Il est le même hier, aujourd’hui et éternellement.  Mais pourquoi il était toujours là pour intervenir pour Abraham, Jacob, Salomon, Moïse, David, en un mot pour le peuple Israël, alors que maintenant, il abandonne le diacre Apolos, la diagonèse Néhémie, le jeune Malachie sur la frontière Mexico-Texas.  C’était aussi de même pour l’agent 4 dans ses combats contre les bandits dans son Village au bicentenaire.  Lui qui est compatissant et riche en bonté,  ami des veuves et des orphelins, pourquoi il abandonne la veuve, la servante Rébecca et ses quatre enfants?  

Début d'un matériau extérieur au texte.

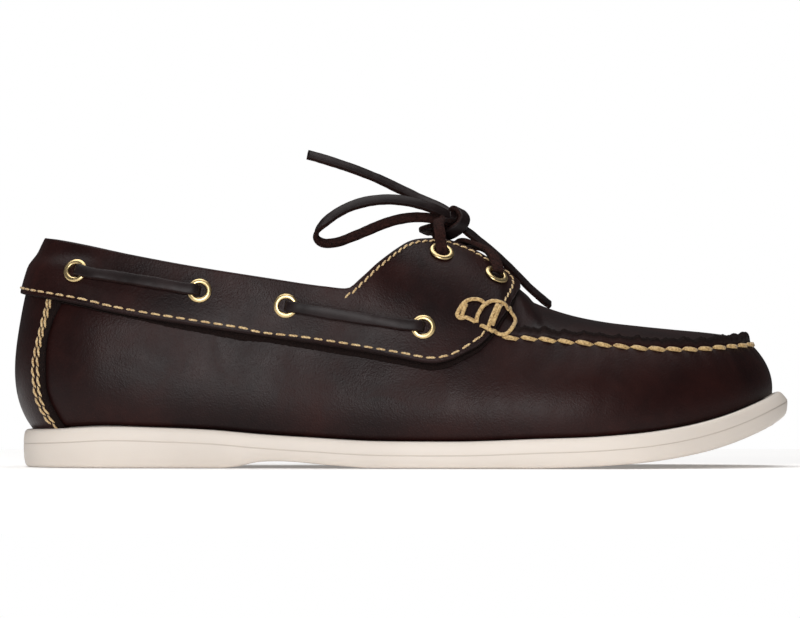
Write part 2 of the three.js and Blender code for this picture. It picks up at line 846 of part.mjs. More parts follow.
// Routes of the free lace, rear tab eyelets first. Each goes up to the knot and out of it.
const outerEnd = [
  [162.4, -22.8, 88.4],
  [162.2, -23.1, 90.2],
  [161.9, -22.4, 92.2],
  [161.7, -20.2, 94],
  [161.9, -16.8, 95.2],
  [162.6, -12.8, 95.8],
  [163.8, -8.8, 96],
  [165.4, -4, 96],
  [166.6, 0, 97],
  [165.2, 2.6, 99.2],
  [161.2, 4.4, 101.6],
  [155.6, 5.4, 103.9],
  [150.4, 5.6, 106.4],
  [145.4, 5.4, 108.7],
  [139.4, 4.8, 111.6],
  [133.4, 4, 114.1],
  [127.8, 3.2, 116.2],
  [122.4, 2.4, 118],
  [116.4, 1.6, 119.9],
  [110.6, 1, 121.5],
];
const innerEnd = [
  [162.4, 24.6, 88.4],
  [161.6, 24.9, 90.2],
  [160.6, 23.8, 91.8],
  [159.8, 21, 92.8],
  [159.9, 17, 93.2],
  [161, 12.6, 93.6],
  [163.2, 8.4, 94.2],
  [166.2, 4.2, 94.6],
  [169, 1.4, 94],
  [171.4, 0.4, 92.6],
  [173.6, 0.1, 91],
  [177, 0.2, 88.3],
  [180.6, 0.7, 85.4],
  [185.5, 2, 81.2],
  [189.8, 3.9, 77.2],
  [193.6, 6, 73.4],
  [197.1, 7.6, 69.8],
  [200.4, 8.6, 66.9],
  [203.7, 9.4, 64.6],
];
const bow = [
  [166, -2, 97.6],
  [163.4, -3.8, 98.8],
  [159.2, -5.4, 100.6],
  [153.4, -6.4, 102.4],
  [147.2, -7, 103.6],
  [140.9, -7.5, 103.9],
  [134.4, -8, 103.2],
  [128.2, -8.4, 101.5],
  [122.8, -8.8, 98.9],
  [118.2, -9.2, 95.6],
  [114.7, -9.4, 91.9],
  [114.2, -9.2, 88.8],
  [117.2, -8.8, 86.9],
  [122.4, -8.4, 87.3],
  [128, -8, 89.3],
  [133.8, -7.6, 91.7],
  [140, -7.2, 94.3],
  [146.4, -6.8, 96.2],
  [153, -6.4, 97],
  [159, -5.6, 96.6],
  [163, -4.2, 95.4],
];
const knotMiddle = [167, 0.5, 95.4];
const knotSize = { x: 4.8, y: 5, z: 5.2 };

const pointOf = ([x, y, z]) => new THREE.Vector3(x, y, z);
const cordRadius = laceWidth / 2;

// A round tube along part of a route, one step for about every two widths.
function makeTube(route) {
  const path = new THREE.CatmullRomCurve3(route.map(pointOf));
  const section = new THREE.Shape();
  for (let k = 0; k < 8; k += 1) {
    const angle = (Math.PI * k) / 4;
    const [x, y] = [Math.cos(angle) * cordRadius, Math.sin(angle) * cordRadius];
    if (k === 0) section.moveTo(x, y);
    else section.lineTo(x, y);
  }
  const steps = Math.max(3, Math.round(path.getLength() / (1.6 * laceWidth)));
  return new THREE.ExtrudeGeometry(section, { steps, bevelEnabled: false, extrudePath: path });
}

function makeKnot() {
  const ball = new THREE.SphereGeometry(1, 10, 6).scale(knotSize.x, knotSize.y, knotSize.z);
  return ball.rotateX(Math.PI / 2).translate(...knotMiddle);
}

// ---------- the shoe ----------

const shoe = new THREE.Group();

const finishes = {
  rubber: { color: 0xe2d7cd, roughness: 0.62, metalness: 0 },
  vampLeather: { color: 0x2c1a17, roughness: 0.42, metalness: 0 },
  bandLeather: { color: 0x31201c, roughness: 0.42, metalness: 0 },
  lining: { color: 0x6a4a34, roughness: 0.8, metalness: 0 },
  lace: { color: 0x241614, roughness: 0.6, metalness: 0 },
  brass: { color: 0xc9a35c, roughness: 0.25, metalness: 1 },
};

function addPiece(name, geometry, finish) {
  const mesh = new THREE.Mesh(geometry, new THREE.MeshStandardMaterial(finishes[finish]));
  mesh.name = name;
  shoe.add(mesh);
  return mesh;
}

addPiece("outsole", makeOutsole(), "rubber");
addPiece("insole", makeInsole(), "lining");
addPiece("upper", bored(makeUpper()), "vampLeather");
addPiece("collar_band", bored(makeBand()), "bandLeather");
addPiece("heel_counter", makeCounter(), "vampLeather");
addPiece("tongue", makeTongue(), "bandLeather");
for (const side of ["outer", "inner"]) {
  const { side: sidePlaces, tab: tabPlaces } = places[side];
  sidePlaces.forEach((place, i) => addPiece(`eyelet_${side}_${i + 1}`, makeEyelet(place), "brass"));
  tabPlaces.forEach((place, i) => addPiece(`eyelet_${side}_tab_${i + 1}`, makeEyelet(place), "brass"));
  addPiece(`lace_${side}_rear`, makeSideRun(sidePlaces[0], sidePlaces[1]), "lace");
  addPiece(`lace_${side}_front`, makeSideRun(sidePlaces[2], sidePlaces[3]), "lace");
}
addPiece("lace_throat", makeThroatLace(), "lace");

// The origin lies on the floor under the middle of everything but the free lace.
const box = new THREE.Box3().setFromObject(shoe);
shoe.position.set(-(box.min.x + box.max.x) / 2, -(box.min.y + box.max.y) / 2, -box.min.z);

addPiece("cord_riser_outer", makeTube(outerEnd.slice(0, 6)), "lace");
addPiece("cord_riser_inner", makeTube(innerEnd.slice(0, 6)), "lace");
addPiece("cord_knot", makeKnot(), "lace");
addPiece("cord_bow", makeTube(bow.slice(2, -2)), "lace");
addPiece("cord_end_rear", makeTube(outerEnd.slice(10)), "lace");
addPiece("cord_end_front", makeTube(innerEnd.slice(10)), "lace");

export default shoe;
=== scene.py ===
# Boat shoe for the right foot: the seen surfaces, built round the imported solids.
# The tables below are in millimetres, with lengths along the shoe from the back of the sole.
import math

import bmesh
import bpy
import numpy as np
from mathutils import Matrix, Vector


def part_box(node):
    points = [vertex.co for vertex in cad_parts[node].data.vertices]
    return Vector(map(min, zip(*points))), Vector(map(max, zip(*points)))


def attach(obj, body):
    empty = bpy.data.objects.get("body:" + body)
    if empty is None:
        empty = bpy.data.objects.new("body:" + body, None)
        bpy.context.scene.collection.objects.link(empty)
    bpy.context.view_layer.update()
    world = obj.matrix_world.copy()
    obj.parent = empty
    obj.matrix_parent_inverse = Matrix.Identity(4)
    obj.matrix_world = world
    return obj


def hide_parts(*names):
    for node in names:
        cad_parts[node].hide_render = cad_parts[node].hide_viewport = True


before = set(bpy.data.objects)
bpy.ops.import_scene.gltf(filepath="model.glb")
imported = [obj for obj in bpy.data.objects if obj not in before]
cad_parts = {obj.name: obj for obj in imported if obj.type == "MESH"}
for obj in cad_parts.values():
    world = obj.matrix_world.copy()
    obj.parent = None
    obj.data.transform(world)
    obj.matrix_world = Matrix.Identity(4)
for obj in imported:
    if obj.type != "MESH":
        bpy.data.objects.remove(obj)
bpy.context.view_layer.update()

scene = bpy.context.scene

# camera: level, square to the outer side, a long lens
cameraSetup = {"distance": 3.2, "height": 0.0613, "across": -0.0006, "width": 0.31186}
camera = bpy.data.objects.new("camera", bpy.data.cameras.new("camera"))
scene.collection.objects.link(camera)
camera.location = (cameraSetup["across"], -cameraSetup["distance"], cameraSetup["height"])
camera.rotation_euler = (math.pi / 2, 0, 0)
camera.data.sensor_width = 36
camera.data.lens = 36 * cameraSetup["distance"] / cameraSetup["width"]
camera.data.clip_end = 60
scene.camera = camera

# the form of the shoe, from the same tables as the solids
form = {
    "soleLength": 298.0,
    "leather": 1.9,
    "gap": 0.3,
    "bandStand": 0.5,  # inner face of the band over the upper
    "bandLeather": 1.7,
    "counterLeather": 1.4,
    "tongueLeather": 1.8,
    "toeSwing": 6.0,
    "throatFront": 190.0,
    "plugFrom": 183.5,
    "plugFull": 193.0,
    "lipWidth": 5.5,
    "lipStep": 3.0,
    "lipHeight": 3.0,
    "lipShare": 0.3,
}
solePlan = [  # x, half width to the outer side, to the inner side
    (0, 0, 0), (8, 21.5, 21.5), (20, 30.5, 30.5), (40, 35.5, 35), (65, 37, 35.5),
    (95, 38.5, 33.5), (125, 42, 33.5), (155, 46.5, 37.5), (185, 50.5, 44), (210, 52.5, 49),
    (230, 51.4, 51), (250, 46.6, 50), (268, 38, 45.6), (283, 26, 37), (293, 13, 25),
    (298, -6, 6),
]
soleTread = [  # x, z
    (0, 0), (78, 0), (84, 0.6), (92, 2.3), (100, 2.6), (120, 1.1), (137, 0), (195, 0),
    (212, 0.35), (230, 1.3), (243, 2.5), (255, 4.3), (268, 7.2), (280, 11.2), (290, 15.6),
    (298, 20.2),
]
soleRim = [  # x, z
    (0, 14.5), (15, 15.1), (35, 16), (52, 15.6), (75, 14.6), (92, 13.1), (112, 11.8),
    (140, 10.4), (165, 10.3), (200, 11.4), (225, 12.4), (249, 14.9), (262, 17.4),
    (274, 20.8), (286, 25.4), (298, 31),
]
wallRows = [  # x, bare rim, waist inset, waist height, lean at the foot, into the waist
    (0, 5.5, -5.9, 52, 50, 99), (20, 4, -3.6, 52, 60, 97), (40, 3, -1.2, 51.8, 68, 95),
    (65, 3, -0.4, 51.5, 72, 93), (95, 3, 0.6, 51, 72, 93), (125, 3, 2.2, 50.6, 72, 96),
    (155, 3, 5, 50.6, 73, 103), (175, 3, 8, 50.6, 74, 111), (192, 3, 10.3, 50.4, 75, 119),
    (210, 3, 11.3, 49, 76, 126), (230, 3.2, 11.3, 47.4, 78, 130), (250, 3.6, 11, 46, 80, 132),
    (268, 4.6, 10, 45.8, 83, 134), (283, 5.4, 9, 46.6, 84, 135), (298, 6, 8, 47.4, 84, 136),
]
crestRows = [  # x, own length, half width, height, lean
    (0, 10.2, 0, 87.8, 118), (8, 13.6, 12.5, 87.5, 111), (20, 23.2, 19.5, 85.9, 103),
    (40, 41.5, 25.5, 82, 97), (65, 65.5, 29.5, 77.5, 95), (95, 95, 33, 72.8, 95),
    (118, 118, 35.8, 69.4, 97), (126, 126, 36, 68.6, 99), (132, 132, 34.6, 73, 107),
    (139, 139, 31, 79.2, 120), (144, 144, 26.8, 82.9, 130), (149, 149, 22, 85.7, 141),
    (154, 154, 18, 86.9, 149), (160, 160, 14.8, 87, 154), (170, 170, 12.4, 84.8, 157),
    (180, 180, 12, 79.6, 156), (187, 187, 12.8, 74.9, 154), (193, 192.8, 14.6, 69.4, 153),
    (198, 196.6, 9, 66.2, 165), (202, 198.4, 0, 64.1, 172), (212, 206.5, 0, 61, 175),
    (230, 221.5, 0, 57, 175), (250, 236, 0, 55, 175), (268, 248, 0, 53.9, 175),
    (283, 256.5, 0, 53, 175), (298, 261, 0, 52.7, 175),
]
spineRows = [  # x, z
    (190, 68.2), (198, 64.2), (204, 61.8), (214, 58.7), (226, 56.3), (240, 54.6),
    (254, 53.2), (266, 52.1), (286, 49.8),
]
bandEdge = [  # x, z
    (0, 67), (12, 64.4), (43, 58.2), (74, 53.5), (105, 48.9), (126, 45.6), (147, 41.9),
    (159.5, 39.8), (165, 40.7), (171.5, 43.5), (178.5, 47.6), (182.2, 51.6), (185.5, 56.7),
    (188.2, 61.4), (190.8, 65.4), (192.4, 68),
]
counterEdge = [  # z, x
    (14, 18.8), (21, 14.2), (28, 10.9), (37, 10), (45, 10.2), (57, 13), (63, 15.9), (74, 19),
]
tongueRows = [  # x, z, half width
    (149, 84.6, 18), (158, 81.4, 19), (170, 75.6, 19.5), (182, 69.4, 18.5), (193, 63.4, 16.5),
    (204, 57.6, 13),
]
sideEyelets = [(21.3, 76), (69.3, 68.3), (102.7, 62.5), (155.6, 54.3)]  # x, z
tabEyelets = [162.3, 183]


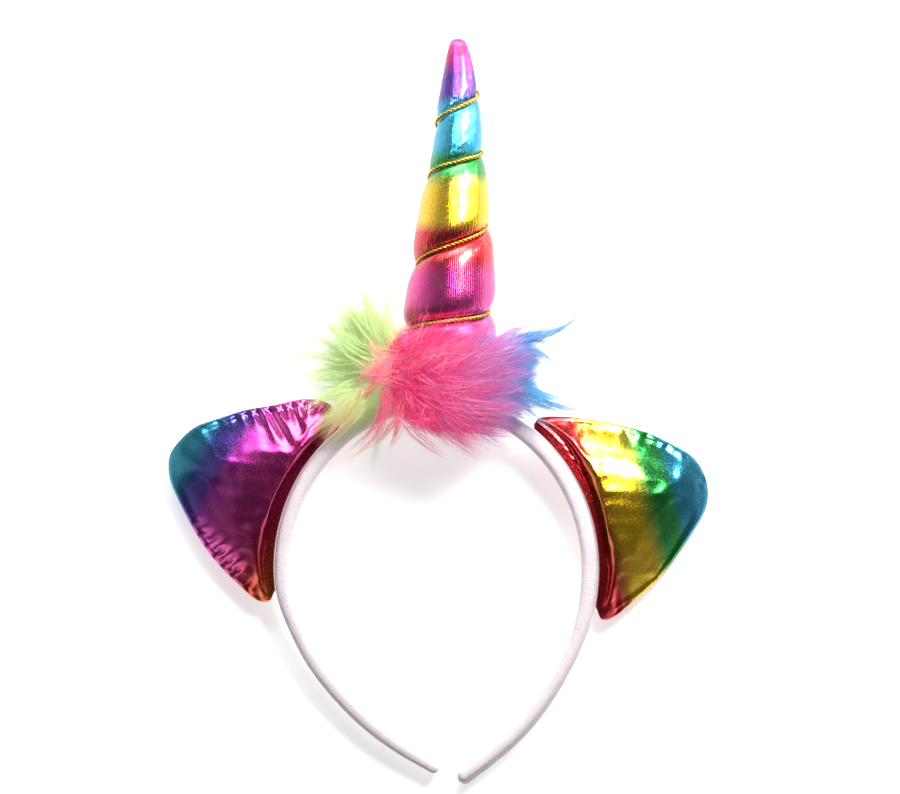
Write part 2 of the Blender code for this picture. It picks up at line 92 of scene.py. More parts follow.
# Turns from the lowest crossing at the front, share of the horn's height
SPIRAL_CLIMB = [
    (-3.25, -0.28), (-1.75, -0.06), (-0.75, 0.085), (-0.25, 0.180), (0.25, 0.235), (0.75, 0.362),
    (1.25, 0.475), (1.75, 0.612), (2.25, 0.678), (2.75, 0.760), (3.25, 0.842), (3.75, 0.920),
    (4.75, 1.060), (6.25, 1.270),
]

# %% Sizes of the ears
EAR_THICKNESS = 0.0215
EAR_CORNER_TAPER = 0.42
EAR_BELLY = 0.42
EAR_PRESS = 0.0007
LEFT_EAR_REACH = 0.0607
RIGHT_EAR_REACH = 0.0600
LEFT_EAR_SPAN = (0.192, 0.532)
RIGHT_EAR_SPAN = (0.196, 0.572)
# Round the free edge from the upper corner: share of the line between the ends, share of the reach
LEFT_EAR_EDGE = [
    (-0.020, 0.010), (-0.095, 0.095), (-0.103, 0.215), (0.012, 0.460), (0.103, 0.635), (0.211, 0.793),
    (0.300, 0.910), (0.408, 0.976), (0.495, 1.000), (0.574, 0.978), (0.653, 0.920), (0.728, 0.830),
    (0.812, 0.717), (0.917, 0.553), (1.009, 0.353), (1.064, 0.189), (1.088, 0.070), (1.064, 0.012),
    (1.013, 0.010),
]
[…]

Face à tout ce constat d’abandon, dépassée par des événements qui ne laissent entrevoir aucun espoir, cette famille, comme toute la société haïtienne, doit-elle continuer à adorer avec des couplets de chants d’espérance qui n’apportent aucun espoir matériel à un peuple qui est désespérément sans espoir? ll est désespérant de constater que tout n’est pas bien dans un pays pendant que, dans des assemblées composées de pauvres chômeurs, de veuves et des orphelins, des bergers continuent à lire des versets bibliques qui rendent les brebis plus égarées et plus dispersées.  Dans ce cas, faut-il laisser du temps au temps pour comprendre dans un temps futur que l'évangile de résignation zombifie et tue le monde protestant en Haïti ou, agir immédiatement avant qu'il soit trop tard?